Search code examples
google-app-enginebulkloaderbulk-load

how to populate "ID" field in appengine when using bulkloader?


datastore viewer

Updated: see below

I have figured out how to get the Key Name field filled in for my dataset so that I have now reduced the write ops by 2 (down from 8). But I still have this extra empty column "ID". I have tried various configurations of the bulkloader.py, but I am unable to populate that column and hopefully reduce my write ops down further...

Here's what I have:

python_preamble:
- import: base64
- import: re
- import: google.appengine.ext.bulkload.transform
- import: google.appengine.ext.bulkload.bulkloader_wizard
- import: google.appengine.ext.db
- import: google.appengine.api.datastore
- import: google.appengine.api.users

transformers:

- kind: Word
  connector: csv 

  property_map:
    - property: __key__
      external_name: word
      export_transform: transform.key_id_or_name_as_string

    - property: ID
      external_name: ID  
      # How to configure this one to use up that silly empty column called "ID"?

    - property: otherlangs
      external_name: otherlangs

Here is the header of my csv file and some sample rows:

$ head allting.csv
ID,word,otherlangs
100,a,it|uno|
200,aaltos,fi|aaltojen|
300,aardvark,is|jarðsvín|nl|aardvarken|

Update: Okay, well, I found out how to populate the "ID" column at the expense of the "Key Name" column...

I changed my bulkload.py to look like this:

transformers:

- kind: Word
  connector: csv
  connector_options:
    encoding: utf-8
    columns: from_header
  property_map:
    - property: __key__
      external_name: id
      export_transform: transform.key_id_or_name_as_string
      import_transform: transform.create_foreign_key('id', key_is_id=True)

    - property: word·
      external_name: word·

    - property: otherlangs·
      external_name: otherlangs·

The csv file looks like this:

id,word,otherlangs
100,a,it|uno|
200,aaltos,fi|aaltojen|
...

And the output in the Datastore Viewer looks like this now:

datastore viewer as it looks now

Still wondering if there's any way to populate the ID and the "Key Name" column and get the write ops down to 4?


Solution

  • Since no one has any thoughts on this question, I will document this workaround I came up with.

    I was able to get the write ops down to 4 by doing this to the bulkload.yaml file

    ...
    transformers:
    
    - kind: Word
      connector: csv
      connector_options:
        encoding: utf-8
        columns: from_header
      property_map:
        - property: __key__
          external_name: word
          export_transform: transform.key_id_or_name_as_string
    
        - property: otherlangs
          external_name: otherlangs
    

    changing my class to look like this:

    class Word(db.Model):
      word = db.StringProperty(multiline=False)
      otherlangs = db.StringProperty(multiline=True)
    
      def __str__(self): #encode('utf8')
         return "word: " + str(self.key().name().encode('utf8')) + ", otherlangs: " + self.otherlangs.encode('utf8')
    

    And now the write ops are 4, which is nice:

    write ops down to 4

    Querying in the interactive console got trickier, it took me a while to figure that out.
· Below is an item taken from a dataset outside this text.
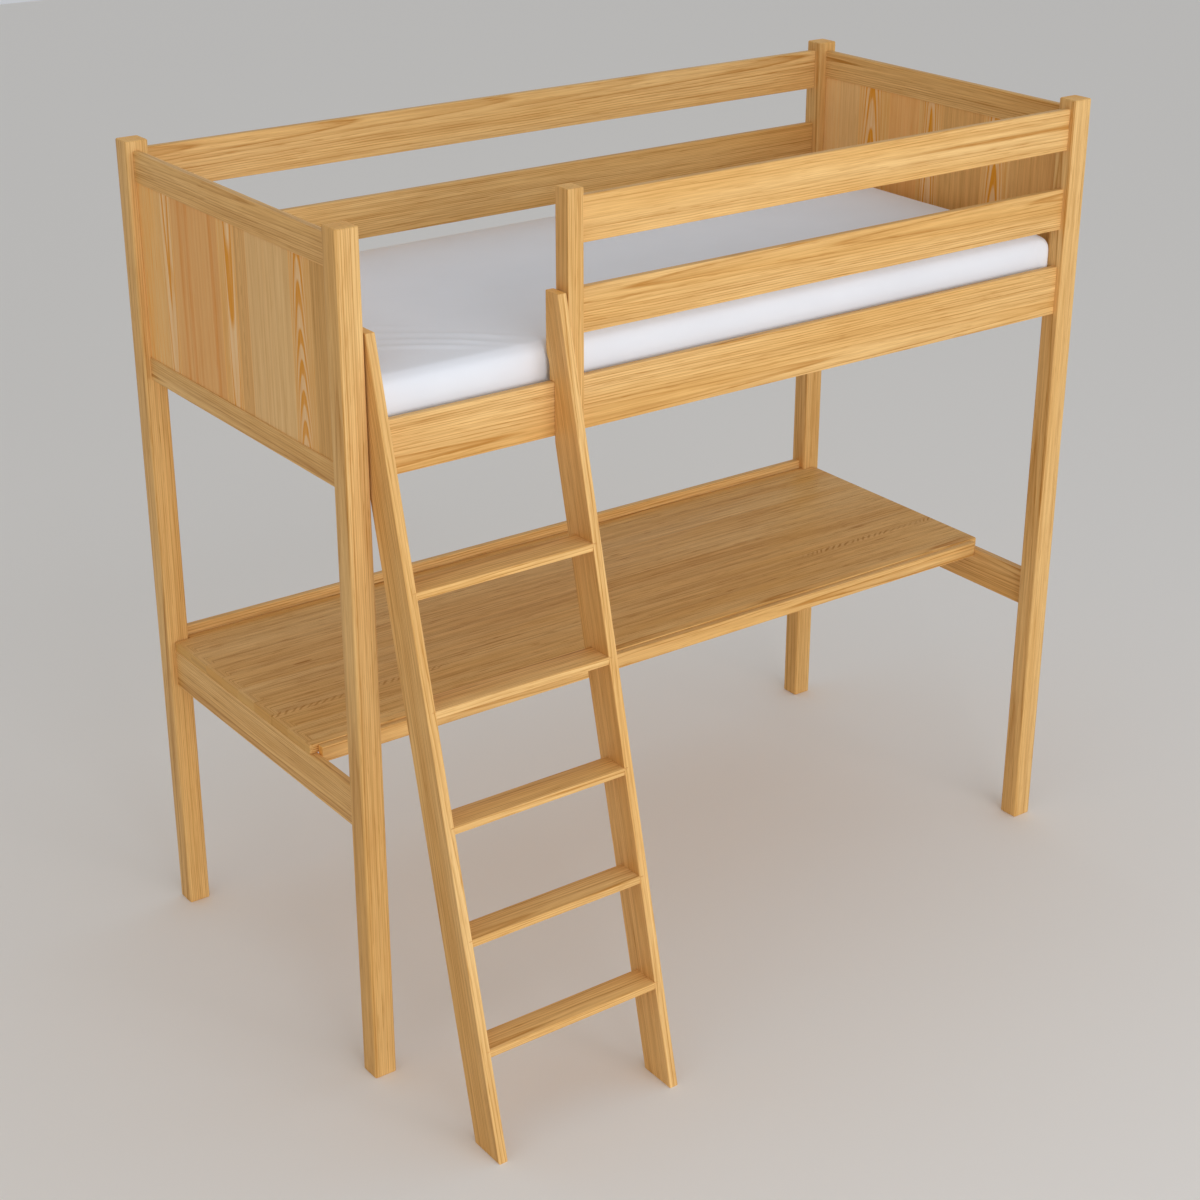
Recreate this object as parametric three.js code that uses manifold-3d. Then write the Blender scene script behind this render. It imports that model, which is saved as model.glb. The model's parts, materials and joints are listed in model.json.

    from google.appengine.api import users
    from google.appengine.ext.db.metadata import Namespace
    import words
    
    foo = words.Word.get_by_key_name('abalone')
    print foo
    

    which produces:

    word: abalone, otherlangs: fr|ormeaux|it|orecchie di mare|
    

    What I don't understand is... how can I dynamically add new words in such a way that I can get the word to be the key, like the bulk uploader is doing for me. But I'm not going to worry about that too much, as long as the bulk loader can do it, that's good enough for the moment I guess.